Die Fraktion der Erleuchteten jedenfalls ist der Meinung, dass die neue Energie zum Wohle der Menschen genutzt werden kann und sollte. Ihre Gebiete und Portale sind grün. Die Fraktion des Widerstands dagegen glaubt, dass die neue Energie den Menschen schadet und dass weiteres Eindringen von Energie in die Welt verhindert werden muss. Ihre Farbe ist blau. Zum Spielen muss der Spieler sich nicht nur mit seinem Handy und der Ingress-App bewaffnen, sondern er muss sich auch noch bewegen. Zum nächsten Portal nämlich. Es ist wichtig, wo er steht, vor der Kirche, an der Statue oder – wenn er sehr engagiert ist – mitten im Brunnen. Das kann tatsächlich sinnvoll sein, für das Spiel bestimmt und für das Selbstbewusstsein ganz sicher. Möglicherweise für die Gesundheit nicht so sehr. Aber das ist ja bei vielen Spielen so. Aus der Position im Brunnen jedenfalls kann er das Portal vielleicht besonders gut angreifen und für seine Fraktion erobern. Sollte es seiner Fraktion schon gehören, dann kann er immerhin das Portal verstärken oder vom Portal Gegenstände erhalten, die weiter im Spiel verwendet werden können. Das könnte zum Beispiel etwa ein Portalschlüssel sein, mit dem er das Portal mit anderen Portalen verbinden oder auch aus der Ferne gegen Angriffe verteidigen kann, ohne vor Ort sein zu müssen. Das ist dann alles weniger spektakulär und geht wohl auch ohne nasse Füße.

Das Spiel ist einfach genug, um jedem nach dem Herunterladen der App einen Einstieg ohne groß Frust und Schreierei zu ermöglichen. Gleichzeitig gibt es genug Möglichkeiten und Optionen, um auch den fortgeschrittenen Spieler bei Laune zu halten. Es sind letztlich verschiedene Faktoren, die den Reiz des Spiels ausmachen. Zunächst ist das Spiel in Grafik und Ton gut gelungen. Die Verknüpfung mit der realen Welt verleiht dem Spiel darüber hinaus Glaubwürdigkeit und vielleicht sogar eine gewisse nerdige Authentizität. Die soziale Komponente kommt auch nicht zu kurz, denn der Erfolg von Aktionen steigt mit dem Grad der Abstimmung mit den eigenen Mitspielern. Dadurch entstehen Kontakte und vielleicht Freundschaften wie bei herkömmlichen Teamsportarten auch. Und schließlich ist es auch ein klasse conversation starter, wenn man bei der nächsten Party sagen kann:

»Das Brandenburger Tor?

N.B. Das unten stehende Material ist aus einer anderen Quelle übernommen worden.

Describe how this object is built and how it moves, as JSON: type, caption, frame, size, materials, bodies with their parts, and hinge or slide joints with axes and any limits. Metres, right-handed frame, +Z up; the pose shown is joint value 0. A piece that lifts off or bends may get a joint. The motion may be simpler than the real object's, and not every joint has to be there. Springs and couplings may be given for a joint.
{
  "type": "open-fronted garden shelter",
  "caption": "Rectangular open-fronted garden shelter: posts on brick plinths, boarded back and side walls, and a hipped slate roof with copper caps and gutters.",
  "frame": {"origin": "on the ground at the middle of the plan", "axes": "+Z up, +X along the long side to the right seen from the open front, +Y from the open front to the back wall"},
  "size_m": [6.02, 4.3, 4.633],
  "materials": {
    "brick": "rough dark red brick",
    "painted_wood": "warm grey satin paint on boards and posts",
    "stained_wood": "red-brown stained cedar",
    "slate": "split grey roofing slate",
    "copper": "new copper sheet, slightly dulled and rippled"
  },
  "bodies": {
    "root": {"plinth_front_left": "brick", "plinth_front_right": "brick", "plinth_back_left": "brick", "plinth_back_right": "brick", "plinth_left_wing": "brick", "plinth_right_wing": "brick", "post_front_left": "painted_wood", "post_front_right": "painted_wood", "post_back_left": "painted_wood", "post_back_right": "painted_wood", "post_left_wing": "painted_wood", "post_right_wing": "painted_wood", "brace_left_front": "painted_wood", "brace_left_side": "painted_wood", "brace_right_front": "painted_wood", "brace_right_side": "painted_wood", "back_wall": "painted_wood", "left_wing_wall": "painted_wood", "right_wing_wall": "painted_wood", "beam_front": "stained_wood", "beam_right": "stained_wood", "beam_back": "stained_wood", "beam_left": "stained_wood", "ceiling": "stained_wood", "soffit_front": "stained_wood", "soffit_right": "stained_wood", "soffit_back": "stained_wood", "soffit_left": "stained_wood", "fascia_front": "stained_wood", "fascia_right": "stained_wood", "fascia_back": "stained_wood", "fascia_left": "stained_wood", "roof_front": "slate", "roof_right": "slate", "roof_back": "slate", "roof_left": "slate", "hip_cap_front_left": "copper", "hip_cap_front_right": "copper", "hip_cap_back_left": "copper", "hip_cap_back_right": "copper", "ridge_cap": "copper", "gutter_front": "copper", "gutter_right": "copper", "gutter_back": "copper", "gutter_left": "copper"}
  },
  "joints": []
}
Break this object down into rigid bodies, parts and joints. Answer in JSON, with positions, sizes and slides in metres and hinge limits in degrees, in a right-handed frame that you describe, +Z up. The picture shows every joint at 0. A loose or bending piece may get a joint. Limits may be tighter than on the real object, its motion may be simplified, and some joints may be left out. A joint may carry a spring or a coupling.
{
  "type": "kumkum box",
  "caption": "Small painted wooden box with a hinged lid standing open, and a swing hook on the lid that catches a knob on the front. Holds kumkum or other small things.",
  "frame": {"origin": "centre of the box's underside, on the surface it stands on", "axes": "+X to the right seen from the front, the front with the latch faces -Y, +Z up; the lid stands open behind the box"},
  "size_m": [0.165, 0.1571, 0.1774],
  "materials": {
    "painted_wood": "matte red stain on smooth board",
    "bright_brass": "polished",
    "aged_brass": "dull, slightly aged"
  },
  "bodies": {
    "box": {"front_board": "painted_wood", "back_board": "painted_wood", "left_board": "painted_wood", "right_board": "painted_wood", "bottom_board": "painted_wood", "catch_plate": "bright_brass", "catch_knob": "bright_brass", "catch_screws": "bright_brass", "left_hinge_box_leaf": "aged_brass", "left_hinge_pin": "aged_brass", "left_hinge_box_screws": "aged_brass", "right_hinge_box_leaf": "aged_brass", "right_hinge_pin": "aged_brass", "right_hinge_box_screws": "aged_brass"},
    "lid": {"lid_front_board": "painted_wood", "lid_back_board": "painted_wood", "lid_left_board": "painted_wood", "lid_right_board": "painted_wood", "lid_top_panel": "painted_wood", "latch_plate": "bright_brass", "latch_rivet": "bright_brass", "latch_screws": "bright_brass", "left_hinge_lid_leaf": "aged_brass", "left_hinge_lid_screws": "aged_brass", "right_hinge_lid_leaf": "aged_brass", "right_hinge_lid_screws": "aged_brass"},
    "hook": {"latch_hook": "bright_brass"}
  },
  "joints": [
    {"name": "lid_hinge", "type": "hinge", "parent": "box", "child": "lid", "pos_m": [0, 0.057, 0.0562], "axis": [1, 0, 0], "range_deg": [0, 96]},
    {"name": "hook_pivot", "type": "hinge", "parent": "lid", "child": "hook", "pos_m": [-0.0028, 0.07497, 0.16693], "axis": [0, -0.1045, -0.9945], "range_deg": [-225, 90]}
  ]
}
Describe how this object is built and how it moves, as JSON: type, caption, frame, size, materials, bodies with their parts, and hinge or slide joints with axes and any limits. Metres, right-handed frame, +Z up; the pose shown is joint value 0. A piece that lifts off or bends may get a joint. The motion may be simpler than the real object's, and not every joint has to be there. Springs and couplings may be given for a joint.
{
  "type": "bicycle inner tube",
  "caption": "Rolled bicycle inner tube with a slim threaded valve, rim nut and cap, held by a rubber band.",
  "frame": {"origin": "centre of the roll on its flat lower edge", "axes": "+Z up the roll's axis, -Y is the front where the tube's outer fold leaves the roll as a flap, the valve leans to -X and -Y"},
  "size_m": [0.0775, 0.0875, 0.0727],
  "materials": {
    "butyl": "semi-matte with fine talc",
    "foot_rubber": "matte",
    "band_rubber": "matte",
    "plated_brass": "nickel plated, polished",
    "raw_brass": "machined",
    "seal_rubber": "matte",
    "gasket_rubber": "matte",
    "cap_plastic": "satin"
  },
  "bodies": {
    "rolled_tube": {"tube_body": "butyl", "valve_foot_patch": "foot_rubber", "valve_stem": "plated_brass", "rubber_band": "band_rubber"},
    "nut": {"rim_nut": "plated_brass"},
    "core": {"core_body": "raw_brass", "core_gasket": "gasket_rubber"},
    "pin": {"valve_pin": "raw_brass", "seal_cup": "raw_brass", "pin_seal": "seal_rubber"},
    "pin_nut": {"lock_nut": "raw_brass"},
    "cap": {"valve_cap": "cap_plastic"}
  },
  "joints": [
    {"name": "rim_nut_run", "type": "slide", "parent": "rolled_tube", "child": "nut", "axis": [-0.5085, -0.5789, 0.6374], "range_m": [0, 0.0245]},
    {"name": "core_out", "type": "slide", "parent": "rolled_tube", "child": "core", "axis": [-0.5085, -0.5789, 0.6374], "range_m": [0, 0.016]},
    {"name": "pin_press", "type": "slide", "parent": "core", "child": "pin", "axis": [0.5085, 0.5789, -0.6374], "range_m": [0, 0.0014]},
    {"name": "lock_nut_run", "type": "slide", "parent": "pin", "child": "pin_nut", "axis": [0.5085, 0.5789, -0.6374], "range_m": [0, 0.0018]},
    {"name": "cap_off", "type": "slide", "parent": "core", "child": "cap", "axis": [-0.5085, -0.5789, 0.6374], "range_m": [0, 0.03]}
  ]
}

Das gehört übrigens mir.« – »Wie…?« – »Ja, und ich habe das Portal für meine Fraktion der Erleuchteten mit acht Resonatoren und zwei Portalschilden gesichert! Und jetzt kommst Du!«

Wenn das nicht beeindruckt, dann weiß ich leider auch nicht weiter. Bleibt am Ende noch die Frage, was Google von dem Ganzen hat. Das Unternehmensmotto ‚Do not be evil‘ bedeutet ja ungefähr etwa so viel wie ‚Tue nur Gutes!‘ Oder zumindest nichts Schlechtes. Oder falls doch, dann immerhin nicht bewusst. Also, was hat Google davon? Die Antwort auf diese Frage ist in Ingress-Fachkreisen umstritten. Aber kennt Ihr die Geschichte von den beiden Schweinen? Das erste Schwein sagt zu dem zweiten Schwein: »Ist es nicht toll, dass wir hier beim Bauern im Stall warm und kostenlos wohnen können?« Und das zweite Schwein antwortet: »Ja, und zu essen gibt es auch reichlich!«

Am Ende ist es doch so: Wenn das Produkt nichts kostet, ist man vermutlich selbst das Produkt. Aber egal, ich muss los, mein Portal wird angegriffen.